The other day my day started not so good, and it should be sufficient to say that I found it a tad hard to be welcoming and smiling to all the customers on the boat. Unfortunately (or maybe fortunately) I had students that day, which gave me lots of good opportunities to yell at them and roll my eyes for no good reason. On our first dive for the day the students needed to do a compass swim. As I have earlier had students’ watches interfere with compasses and a few students on their way to PNG, I decided to make my students take their watches off and leave them on the boat. Which of course sounds like the most reasonable decision. However, things were a bit hectic on the back deck, since the sea was a bit rough and we had our fair share of seasick customers laying around and I should have been in the water 20 minutes ago. So, the watches were put in brown paper bag and left at the tea-and-coffee-table, and off we went into the big blue yonder.
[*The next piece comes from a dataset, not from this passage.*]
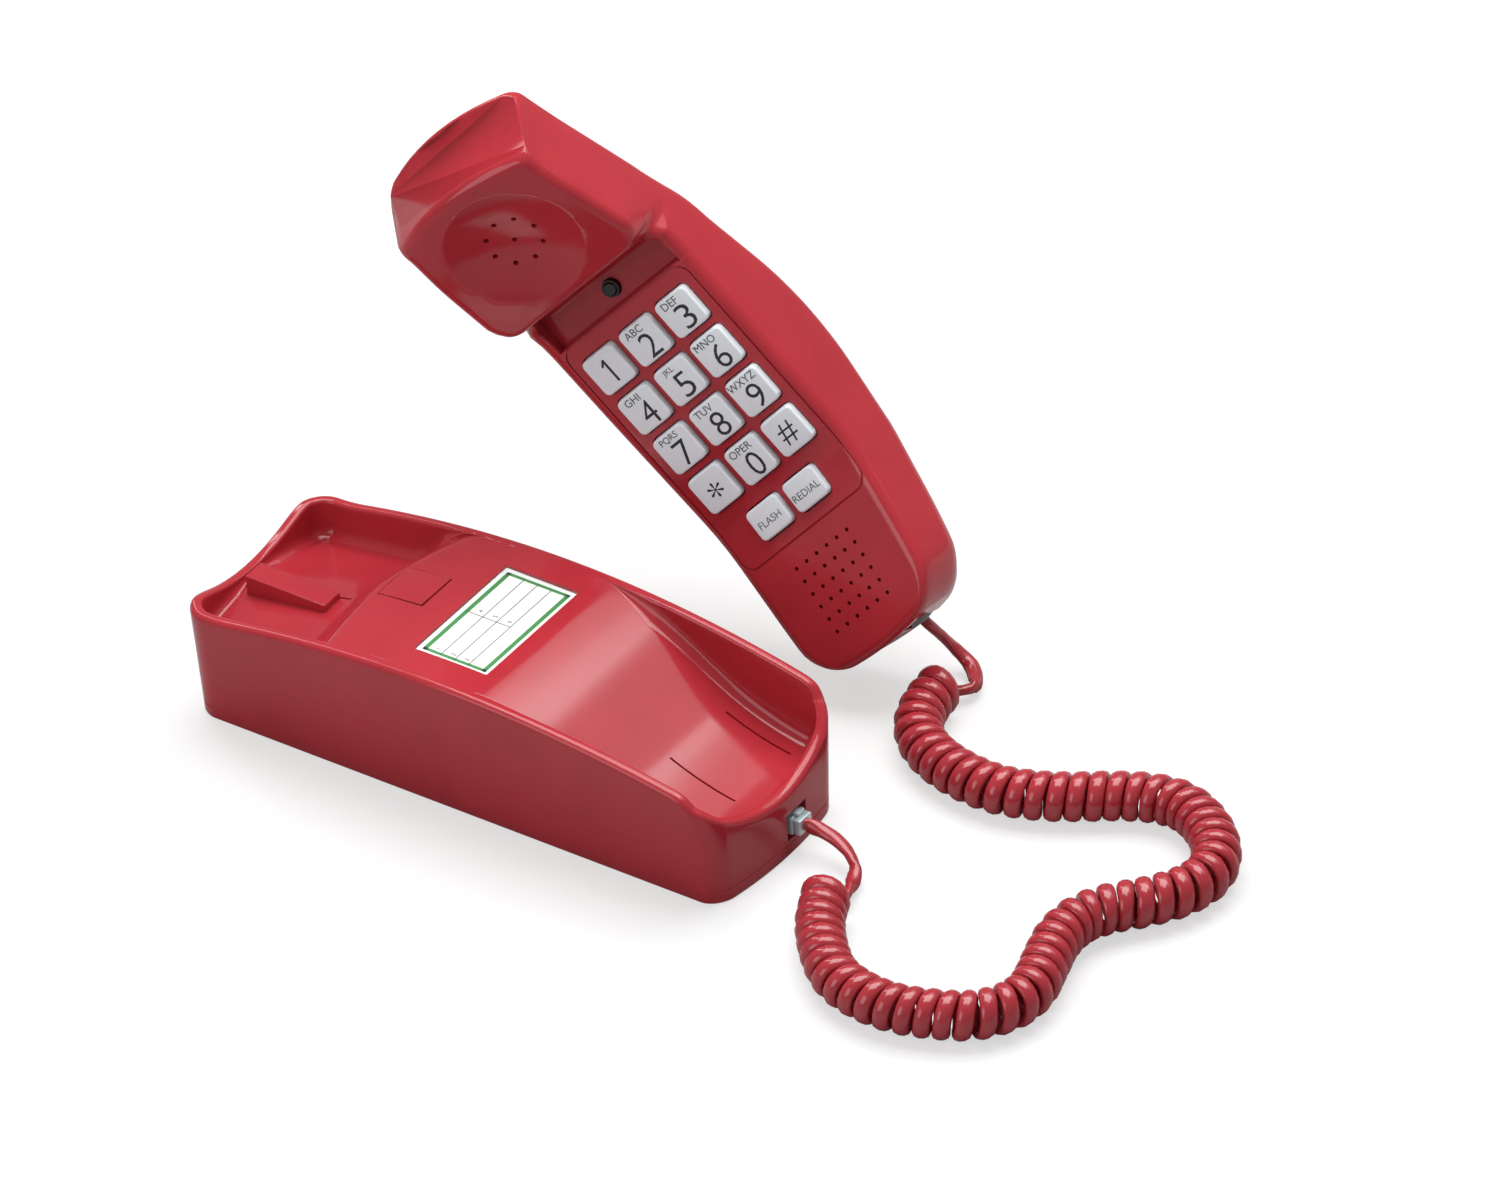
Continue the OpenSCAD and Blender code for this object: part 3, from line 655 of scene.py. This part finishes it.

Came back after a successful dive and compass swim, no students halfway to PNG and the number down equaled the number up, so all happy. Well up on the boat again, my student asks for his watch back, since it was a rather expensive watch and he was a bit nervous about it just laying about. I went over to the tea-and-coffee-table, and could not find the bag. Went inside the cabin area to see whether maybe some of the other crew had moved it inside for safe keeping, but not find it there either. Went outside again and asked the deck supervisor whether she had seen the bag, which she told me that she hadn’t. Asked the rest of the crew, now with a slight panic rising inside me, and the rest of the crew denied any knowledge of brown paper bag on the tea-and-coffee-table. It needs now to be mentioned that the brown paper bags are also used as sick bags, and in a terrifying moment where I swear that time stood still, I realised that someone had accidentally thrown the bag with the watches overboard in the belief that someone had been sick in it.
Asako, a Japanese instructor paddled over and readied her dive gear and jumped in, while I had to fob the students off with someone having moved the watched to a safe place and that someone was still in the water and therefore we would have to wait until that someone came back from their dive before they could get their watches back. The guy who initially asked for them back did not look to happy about it, but fortunately his friend laughed at his moody expression and told him that we were on a boat, and where could they have gone?? I guess there is no need to tell that I was praying like a madwoman that Asako would find the watches down in the great blue yonder.
Five very slow minutes crawled by while I did my best of stretching out the briefing for our next dive, and to hide the terror in my voice. Then, there were some small stirring on the back of the boat, and there is Asako, dripping wet in full dive gear, holding two watches in her hand. Brazenly I walked over, collected the watches and gave them to my students like this was the most natural thing. They both looked a bit bewildered, and one of them muttered where she came from and why she had their watches. I gave them a big smile, and jokingly told them that funny enough, someone seemed to have thrown their watches overboard. At first they looked at me in stunned silence, then decided that it had to have been a joke, and fell over laughing of how hilarious I were. Phew for that, although I did spot one of them looking thoughtfully at the water next to the tea-and-coffee-table a while later.